There are too many other inquiries Durham will have to make to recount here. But it’s worthwhile to mention two others.
The “original EC” is the much-discussed and never revealed electronic communication that Brennan sent to Comey that supposedly kicked off the “Crossfire Hurricane” investigation. We don’t know the date, but the investigation — we are told by the FBI — began on or about July 31, 2016. The original EC must have been dated days or weeks before that date.
House investigators Reps. Devin Nunes and Trey Gowdy were allowed to view a heavily redacted version of the original EC only after threatening to begin impeachment proceedings against FBI Director Christopher Wray and then-deputy AG Rod Rosenstein. It is still classified and unavailable to Congress and the public. Durham will be able to get it in unredacted form and Barr, if he so chooses, can release it publicly. He should.
We don’t know what, if any, of Christopher Steele’s input is contained in the original EC. It’s important to find out because Steele’s dossier begins with a memorandum dated 20 September 2016, two months after the likely date of the original EC.
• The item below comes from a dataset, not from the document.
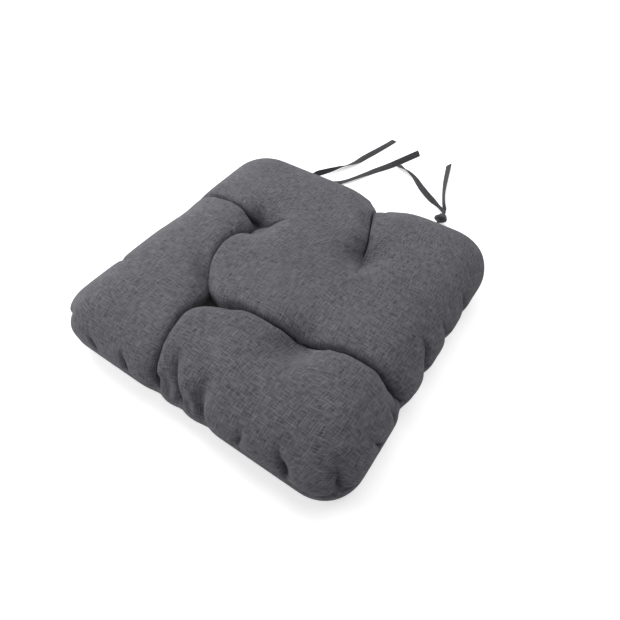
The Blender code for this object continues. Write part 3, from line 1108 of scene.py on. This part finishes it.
    def mark_creases(self) -> None:
        """Find the cloth that each crease draws down, and the wall between its sides."""
        self.lines = []
        cloth = self.cloth.reshape(-1, 2)
        for crease in self.creases:
            rows = smooth_curve(crease.rows, 0.0025)
            top = self.sample(self.rest, rows[:, :2])
            out = unit(self.sample(self.outward, rows[:, :2]))
            edge = self.reach - np.abs(rows[:, :2]).max(1)
            top = top + (crease.lift * smoothstep(edge / self.seam_calm))[:, None] * out
            along = unit(np.gradient(top, axis=0))
            across = unit(np.cross(along, out))
            lean = math.radians(crease.lean)
            wall = across * math.cos(lean) - out * math.sin(lean)
            apart = cloth[:, None, :] - rows[None, :, :2]
            squared = (apart**2).sum(-1)
            near = squared.argmin(1)
            each = np.arange(len(near))
            offset = apart[each, near]
            run = unit(np.gradient(rows[:, :2], axis=0))[near]
            side = np.sign(run[:, 1] * offset[:, 0] - run[:, 0] * offset[:, 1])
            beyond = (near == 0) | (near == len(rows) - 1)
            self.lines.append(
                {
                    "depth": rows[:, 2],
                    "top": top,
                    "out": out,
                    "wall": wall,
                    "near": near,
                    "away": np.sqrt(squared[each, near]),
                    "side": side,
                    "beyond": beyond,
                    "soft": crease.soft,
                    "run": run,
                    "lift": crease.lift,
                }
            )

    @staticmethod
    def hold(
        first: np.ndarray, second: np.ndarray, length: np.ndarray, stretch: float, squash: float
    ) -> None:
        """Draw pairs of points towards their length, in place.

        Args:
            first: One end of each pair.
            second: The other end.
            length: The length of cloth between them.
            stretch: The share of an overlong gap that is taken up.
            squash: The share of a short gap that is given back.
        """
        gap = second - first
        size = np.sqrt((gap * gap).sum(-1))
        share = np.where(size > length, stretch, squash)
        move = (share * (size - length) / np.maximum(size, 1e-9) * 0.5)[..., None] * gap
        first += move
        second -= move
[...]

That’s important because — despite the date of his first memo in the dossier — we don’t know when Steele began to spread his rumors about Trump to the FBI or CIA. It is entirely possible — even likely — that Steele (a trusted FBI source at the time) successfully peddled his unverified, anonymously sourced products to the FBI and CIA long before September 2016.
Barr and Durham have an enormous — and enormously important — task before them. They should not hesitate to go to the president whenever they are stonewalled by the CIA or FBI. His executive order is just the beginning of his necessary involvement in their investigation.
The faster Barr and Durham can complete their investigation, the sooner the public will learn about the abuses of power that occurred in the FBI/CIA spy op on Trump, his campaign, and his early presidency.